The Bright Young Future for Freelancers

The freelance workforce is overall very young, with nearly 70 percent of freelancers surveyed being under the age of 35, and 21 percent are under the age of 25. This youth movement is even more pronounced in Asia where 82 percent of respondents are under 35, compared to North America where the number is still high but closer to 47 percent.

Across the board, workers at the beginning and end of their careers are most likely to be exclusively freelancing, whereas the promise of a stable paycheck and the sense of security that comes with it seems to drive workers to seek a company job while raising a family. While more experienced workers command top pay, that gap could close in the future as freelance opportunities provide those with fewer years of experience the ability to sharpen and hone their crafts. Additionally, education does not necessarily correlate with high earnings for freelancers, as those with bachelor’s degrees do not demand higher fees than those without, indicating that the future of work values reviews, references and a rich portfolio as much as traditional educational achievements.
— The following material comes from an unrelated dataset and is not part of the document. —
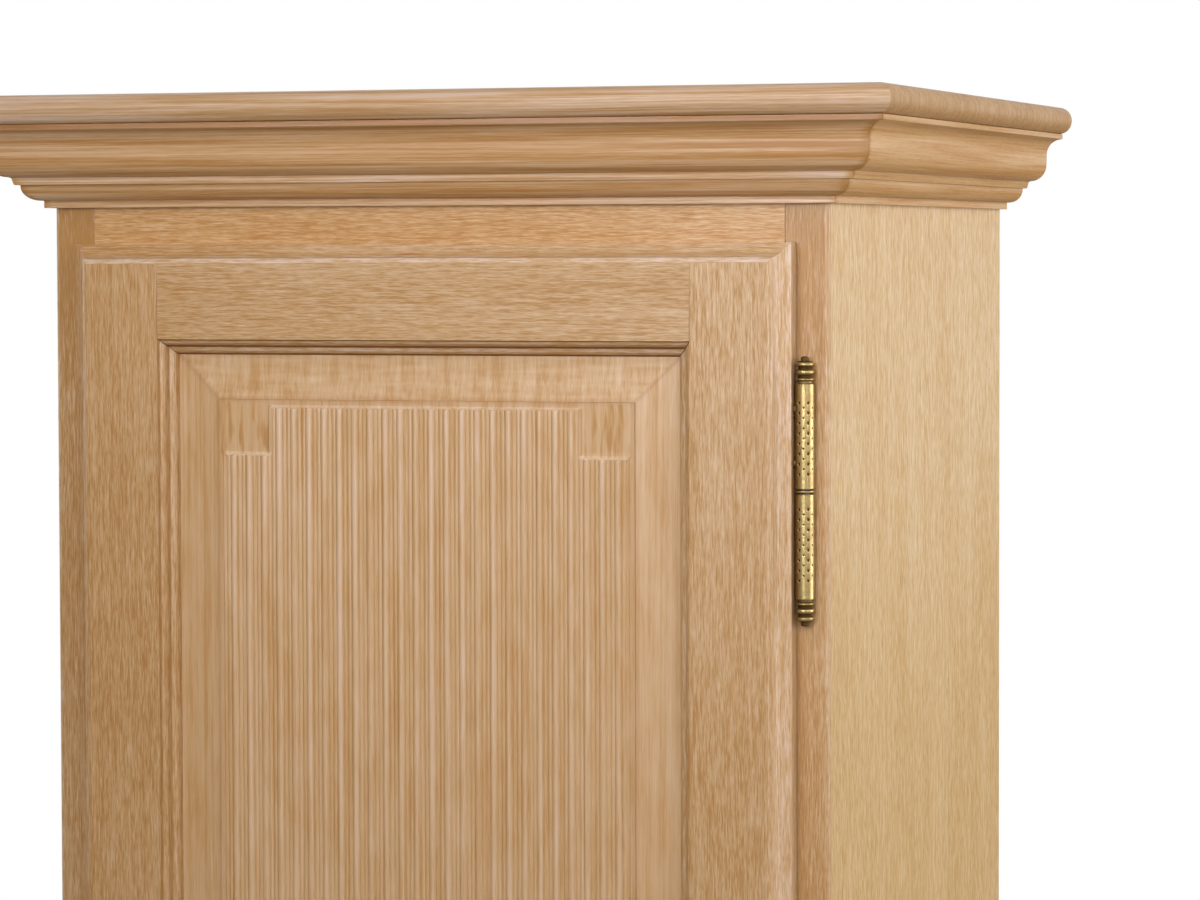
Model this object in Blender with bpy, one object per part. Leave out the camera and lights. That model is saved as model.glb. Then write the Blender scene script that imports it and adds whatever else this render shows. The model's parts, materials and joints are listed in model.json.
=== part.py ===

How Job Satisfaction is Unlocked with Income Opportunity   

While freelancers find value in freedom and flexibility of being their own boss, happiness is most tightly correlated with income earned. The worldwide average hourly rate charged by freelancers is $21, higher than the $19 average rate reported in Payoneer’s 2018 survey and significantly higher than the average salaries in many of the countries surveyed. Those individuals who work exclusively in freelancing earn a higher hourly rate and are more satisfied with their lifestyle compared to those who split their time working for a company. While freelancers are earning more, businesses are also benefitting by being able to source top-talent without concern for location or overhead costs, increasing satisfaction on both sides of the relationship.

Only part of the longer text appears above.